July 26, 2016
When Andrew Topinka and his teammates in the Integrated Business and Engineering (IBE) honors program decided to tackle the issue of reducing food waste in developed countries, the group brainstormed a number of ideas before settling on a final one—a sensor that notifies a person that meat will soon spoil.
When it was time to build a prototype of the sensor, the group didn’t head to the nearest electronic store for parts.
Instead, Topinka and 18 other IBE students traveled to the internationally renowned European Organization for Nuclear Research (CERN) as the final portion of their IBE Grand Challenge Based Innovation course. The group, which spent two weeks in Geneva engaging with top scientists, was invited to work at CERN’s IdeaSquare innovation lab to refine their business and product solutions to global problems including access to clean water, electrification of rural health clinics, food safety and recycling.
“The fact that we were the first undergrads and first from the U.S. to work in the lab really motivated us to make the most of this incredible opportunity,” said Topinka, a finance student who is minoring in engineering and philosophy. “The biggest value add of being at CERN was our access to the organization’s leading minds. We learned so much from them—about collaboration, process and problem solving.”
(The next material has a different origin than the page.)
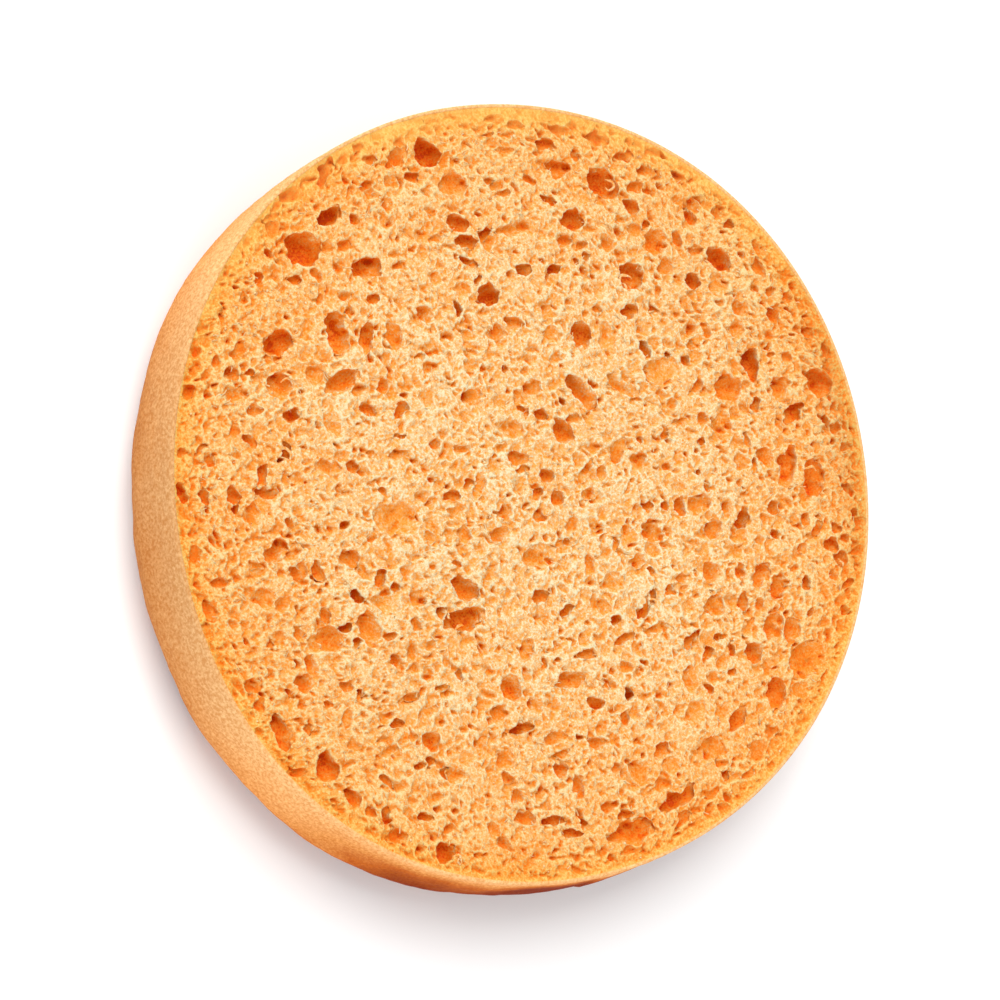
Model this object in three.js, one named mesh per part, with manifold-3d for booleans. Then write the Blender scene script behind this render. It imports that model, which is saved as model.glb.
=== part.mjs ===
// The bottom half (heel) of a round soft bread bun, cut across and lying cut face up.
// Millimetres, +Z up. The origin is under the middle of the bun, on the surface it lies on.
// The bun is one baked piece, so it is one closed solid: a browned side that bulges below
// the cut, a rounded lower edge, a flat base, and the largest gas pockets of the crumb.

import * as THREE from 'three';
import { mergeVertices } from 'three/addons/utils/BufferGeometryUtils.js';
import Module from 'manifold-3d';

// Driving dimensions
const HEIGHT = 14;                 // base to cut face
const FACE_RADIUS = 49.5;          // mean radius of the cut face
const FACE_CENTRE = [-0.4, 1.0];   // the cut face sits a little to one side of the belly
const BELLY_CENTRE = [1.1, -0.5];  // middle of the widest turn and of the base
const BELLY_DROP = 7.5;            // the widest turn lies this far below the cut
const BELLY_BULGE = 0.4;           // and stands out this far past the cut edge
const EDGE_ROUNDING = 6;           // how far the lower edge turns in before the flat base

// Slow waves that keep the outline from being a true circle: [turns, height, phase in degrees]
const FACE_WAVES = [[1, 0.3, -164], [2, 0.2, 66], [3, 0.2, -109], [4, 0.25, 170]];
const BELLY_WAVE = [2, 0.5, 132];

const AROUND = 84;                 // facets round the outline
const SIDE_STEPS = 3;              // rows from the cut edge down to the widest turn
const EDGE_STEPS = 4;              // rows round the lower edge
const POCKET_FACETS = [9, 6];      // round and top to bottom, on each gas pocket

// Largest gas pockets, on axes through the middle of the cut face:
// [x, y, length, width, turn of the length from +Y towards -X in degrees, depth]
const POCKETS = [
  [-44.3, -6.9, 3.4, 3.2, 0, 3.0], [-40.2, -4.2, 4.2, 3.4, 15, 1.4],
  [-38.2, -21.8, 3.4, 2.2, 15, 2.5], [-37.6, 17.2, 5.6, 3.6, -40, 2.6],
  [-35.1, -4.4, 3.2, 2.0, -25, 1.8], [-34.4, -25.9, 4.4, 4.0, 0, 3.0],
  [-33.6, 11.6, 3.4, 2.4, 0, 2.2], [-31.4, -17.9, 4.2, 2.4, 0, 2.0],
  [-29.4, 23.4, 3.6, 3.4, 0, 1.6], [-25.8, -2.0, 2.8, 2.8, 0, 2.6],
  [-25.8, 32.5, 3.6, 2.9, -25, 2.4], [-25.3, 19.0, 4.0, 3.6, 90, 2.4],
  [-23.9, -23.4, 5.4, 3.2, 90, 2.2], [-23.5, -31.4, 3.9, 2.8, 20, 2.2],
  [-23.4, 27.8, 2.8, 1.8, -60, 2.2], [-19.0, 10.0, 3.6, 3.0, 90, 2.4],
  [-17.6, -24.2, 5.2, 2.6, 15, 1.8], [-11.6, 8.6, 5.6, 2.4, -50, 2.0],
  [-11.5, 34.6, 4.2, 2.4, 85, 2.6], [-9.1, 30.2, 4.4, 4.0, 0, 1.9],
  [-7.8, 38.4, 3.6, 3.0, 90, 1.6], [-7.6, 44.6, 4.4, 3.6, -35, 2.0],
  [-6.9, 4.9, 3.8, 2.6, -60, 2.0], [-4.2, 28.4, 4.2, 3.4, 90, 1.1],
  [-0.1, -20.3, 6.0, 4.4, -15, 1.1], [1.1, -36.7, 3.2, 2.4, 35, 1.6],
  [2.7, 37.2, 5.4, 2.8, 60, 2.0], [4.9, 40.9, 5.4, 3.2, 80, 2.2],
  [7.8, 15.3, 4.0, 3.0, -50, 1.4], [7.9, -1.8, 5.6, 3.0, 0, 1.1],
  [8.2, 28.8, 2.6, 2.2, 90, 2.4], [10.0, -12.8, 4.0, 2.4, -35, 2.0],
  [12.7, -26.6, 4.2, 2.8, -85, 1.5], [12.9, -31.9, 3.2, 3.2, 0, 1.4],
  [13.6, -13.6, 5.6, 3.0, 0, 2.4], [22.5, -40.3, 4.4, 1.9, -75, 1.8],
  [23.1, 30.2, 3.8, 2.4, 65, 1.8], [23.2, -9.1, 3.4, 2.4, 85, 1.7],
  [23.8, 33.1, 3.4, 2.4, 45, 1.7], [24.0, -0.7, 4.4, 1.8, -5, 1.6],
  [25.6, 26.6, 3.2, 2.4, 5, 2.0], [27.9, -35.2, 3.8, 3.2, 90, 2.2],
  [27.9, 34.9, 6.6, 5.0, 25, 1.4], [31.5, 28.8, 3.8, 3.0, 60, 2.0],
  [32.0, -32.8, 3.0, 1.7, -65, 1.5], [33.8, 22.4, 4.0, 2.2, 25, 1.6],
  [36.7, 17.6, 5.2, 3.6, 0, 1.2], [41.3, -21.9, 2.8, 2.4, -20, 2.2],
  [41.9, 11.4, 6.2, 2.0, 20, 2.0], [44.5, 3.9, 7.2, 2.8, 0, 1.8],
];

const wasm = await Module();
wasm.setup();

const radians = THREE.MathUtils.degToRad;

function wave([turns, height, phase], angle) {
  return height * Math.cos(turns * angle - radians(phase));
}

// Profile of the side: [how far out past the cut edge, height, share of the belly's own
// centre and wave], from the cut edge down to the flat base.
function sideProfile() {
  const rows = [];
  for (let i = 0; i <= SIDE_STEPS; i++) {
    const share = i / SIDE_STEPS;
    const out = BELLY_BULGE * Math.sin(share * Math.PI / 2);
    rows.push([out, HEIGHT - BELLY_DROP * share, share]);
  }
  for (let i = 1; i <= EDGE_STEPS; i++) {
    const turn = (i / EDGE_STEPS) * Math.PI / 2;
    const out = BELLY_BULGE - EDGE_ROUNDING * (1 - Math.cos(turn));
    rows.push([out, (HEIGHT - BELLY_DROP) * (1 - Math.sin(turn)), 1]);
  }
  return rows;
}

function sidePoint([out, z, share], angle) {
  const face = FACE_WAVES.reduce((sum, w) => sum + wave(w, angle), FACE_RADIUS);
  const radius = face + out + share * wave(BELLY_WAVE, angle);
  const [x, y] = [0, 1].map((i) => THREE.MathUtils.lerp(FACE_CENTRE[i], BELLY_CENTRE[i], share));
  return [x + radius * Math.cos(angle), y + radius * Math.sin(angle), z];
}

// Closed solid of the uncut bun half: rings down the side, with a fan over each end.
function bodyGeometry() {
  const rows = sideProfile();
  const positions = [];
  for (const row of rows) {
    for (let k = 0; k < AROUND; k++) positions.push(...sidePoint(row, (k / AROUND) * 2 * Math.PI));
  }
  const faceMiddle = rows.length * AROUND;
  const baseMiddle = faceMiddle + 1;
  positions.push(...FACE_CENTRE, HEIGHT, ...BELLY_CENTRE, 0);

  const index = [];
  const lastRing = (rows.length - 1) * AROUND;
  for (let k = 0; k < AROUND; k++) {
    const next = (k + 1) % AROUND;
    for (let ring = 0; ring < lastRing; ring += AROUND) {
      index.push(ring + k, ring + AROUND + k, ring + AROUND + next);
      index.push(ring + k, ring + AROUND + next, ring + next);
    }
    index.push(faceMiddle, k, next);
    index.push(baseMiddle, lastRing + next, lastRing + k);
  }
  const geometry = new THREE.BufferGeometry();
  geometry.setAttribute('position', new THREE.Float32BufferAttribute(positions, 3));
  geometry.setIndex(index);
  return geometry;
}

// A gas pocket is an egg-shaped hollow whose middle lies on the cut.
function pocketGeometry([x, y, length, width, turn, depth]) {
  const geometry = new THREE.SphereGeometry(1, ...POCKET_FACETS);
  geometry.rotateX(Math.PI / 2);
  geometry.scale(width / 2, length / 2, depth);
  geometry.rotateZ(radians(turn));
  geometry.translate(FACE_CENTRE[0] + x, FACE_CENTRE[1] + y, HEIGHT);
  return geometry;
}

function toSolid(geometry) {
  const bare = geometry.clone();
  bare.deleteAttribute('normal');
  bare.deleteAttribute('uv');
  const merged = mergeVertices(bare, 1e-5);
  return new wasm.Manifold(new wasm.Mesh({
    numProp: 3,
    vertProperties: new Float32Array(merged.attributes.position.array),
    triVerts: new Uint32Array(merged.index.array),
  }));
}

function toGeometry(solid) {
  const mesh = solid.getMesh();
  const geometry = new THREE.BufferGeometry();
  geometry.setAttribute('position', new THREE.BufferAttribute(mesh.vertProperties, 3));
  geometry.setIndex(new THREE.BufferAttribute(mesh.triVerts, 1));
  geometry.computeVertexNormals();
  return geometry;
}

const crumbAndCrust = new THREE.MeshStandardMaterial({
  color: 0xf0c08c, roughness: 0.85, metalness: 0,
});

let solid = toSolid(bodyGeometry());
for (const pocket of POCKETS) solid = solid.subtract(toSolid(pocketGeometry(pocket)));

const bunHalf = new THREE.Mesh(toGeometry(solid), crumbAndCrust);
bunHalf.name = 'bun_half';

const bun = new THREE.Group();
bun.add(bunHalf);

export default bun;
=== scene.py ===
"""The bottom half of a round soft bun, lying cut face up: open crumb inside a thin tan crust.

Lengths are in millimetres while a shape is worked out, and in metres once it is a mesh.
The cut face is a fine sheet whose gas cells are sunk in it, level by level: the large
pockets, listed one by one, then bubbles, small cells and pinholes that follow a rule.
"""
import math

import bpy
import numpy as np
from mathutils import Matrix, Vector


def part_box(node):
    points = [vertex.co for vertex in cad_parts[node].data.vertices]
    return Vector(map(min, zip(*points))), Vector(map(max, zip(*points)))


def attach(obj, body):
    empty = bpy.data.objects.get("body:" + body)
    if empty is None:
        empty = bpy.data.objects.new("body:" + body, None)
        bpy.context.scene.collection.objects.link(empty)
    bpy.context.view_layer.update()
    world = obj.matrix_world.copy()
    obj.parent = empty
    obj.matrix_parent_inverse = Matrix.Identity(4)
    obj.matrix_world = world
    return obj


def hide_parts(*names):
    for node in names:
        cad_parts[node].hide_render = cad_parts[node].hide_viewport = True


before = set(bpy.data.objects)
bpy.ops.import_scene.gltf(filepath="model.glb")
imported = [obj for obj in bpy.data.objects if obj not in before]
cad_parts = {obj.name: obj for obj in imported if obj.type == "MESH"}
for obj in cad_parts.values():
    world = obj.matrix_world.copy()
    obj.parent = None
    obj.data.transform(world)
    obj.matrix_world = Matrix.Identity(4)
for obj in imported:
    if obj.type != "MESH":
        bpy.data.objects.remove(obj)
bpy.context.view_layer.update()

MM = 0.001
NODE = "bun_half"
BODY = "root"

# ---------- driving dimensions
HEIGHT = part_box(NODE)[1][2] / MM  # base to cut face
FACE_RADIUS = 49.5                # mean radius of the cut face
FACE_CENTRE = (-0.4, 1.0)         # the cut sits a little to one side of the belly
BELLY_CENTRE = (1.1, -0.5)
BELLY_DROP = 7.5                  # the widest turn lies this far below the cut
BELLY_BULGE = 0.4
EDGE_ROUNDING = 6.0               # how far the lower edge turns in
FACE_WAVES = ((1, 0.3, -164), (2, 0.2, 66), (3, 0.2, -109), (4, 0.25, 170))
BELLY_WAVE = (2, 0.5, 132)

FACE_GRID = 600                   # points each way in the sheet of the cut face
SKIN = 0.5                        # thickness of the crust where the cut shows it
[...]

CERN is the birthplace of many of the world’s top innovations of the past 60 years, including the creation of the World Wide Web, the building of antimatter and the discovery of the Higgs boson particle. While at CERN, the students engaged regularly with Dr. Markus Nordberg, head of Resources Development at CERN and one of four individuals who managed the program responsible for identifying the Higgs boson.
“I was impressed with the level of collaboration and the knowledge these students brought with them into the lab,” Nordberg said. “Despite an aggressive two-week project deadline, they worked hard, asked smart questions and presented compelling solutions to various challenges facing nations around the world.”
That they were studying, prototyping and presenting in such a prestigious environment wasn’t lost on the students.
“Being at CERN helped me to see the root cause of problems and to leverage what is available to create a solution that can make our society a better place,” said engineering student Amy Chiu. “Innovation is something that can occur at any time, and being able to identify potential problems allows the mind to remain open to development. Being in an environment that constantly encouraged me to think beyond conventional means allowed me to finally understand what innovation means.”
Created as Ohio State’s first interdisciplinary honors program, the four-year IBE program is designed to develop the ability to communicate across business and technical domains and enact an inter-disciplinary approach to problem solving.
“I’ve been reaping the benefits of the IBE program since my freshman year,” Topinka said. “The trip to CERN really demonstrated how much business and engineering depend on each other. As we were developing our solution, we realized that changing one aspect of our prototype required changing our entire business model, and vice versa.”
Michael Leiblein, academic director of the IBE Business program and Ohio State’s Center for Innovation and Entrepreneurship, and Jim Sonnett, a former vice president at Battelle and lecturer at Fisher co-taught the course in Columbus and accompanied the students to Switzerland. Both saw firsthand the impact of the experience on the students.
“The opportunity for our students to apply the business and engineering tools they’ve been exposed to while interacting with such a highly talented group of managers and scientists was invaluable,” Leiblein said. “I believe we all came away from the experience with a better understanding of what it takes to succeed at one of the very best organizations in the world. I was incredibly proud of the way our IBE students collaborated to develop viable solutions to critical global challenges in an economically sustainable manner.
“We are grateful to our partners at CERN for this wonderful opportunity and look forward to engaging with them again as we work to create the next generation of business and engineering leaders.”
Sonnet added, “The students worked incredibly hard, and with great success, to develop and present business concepts and prototypes for the 2016 and 2040 markets.”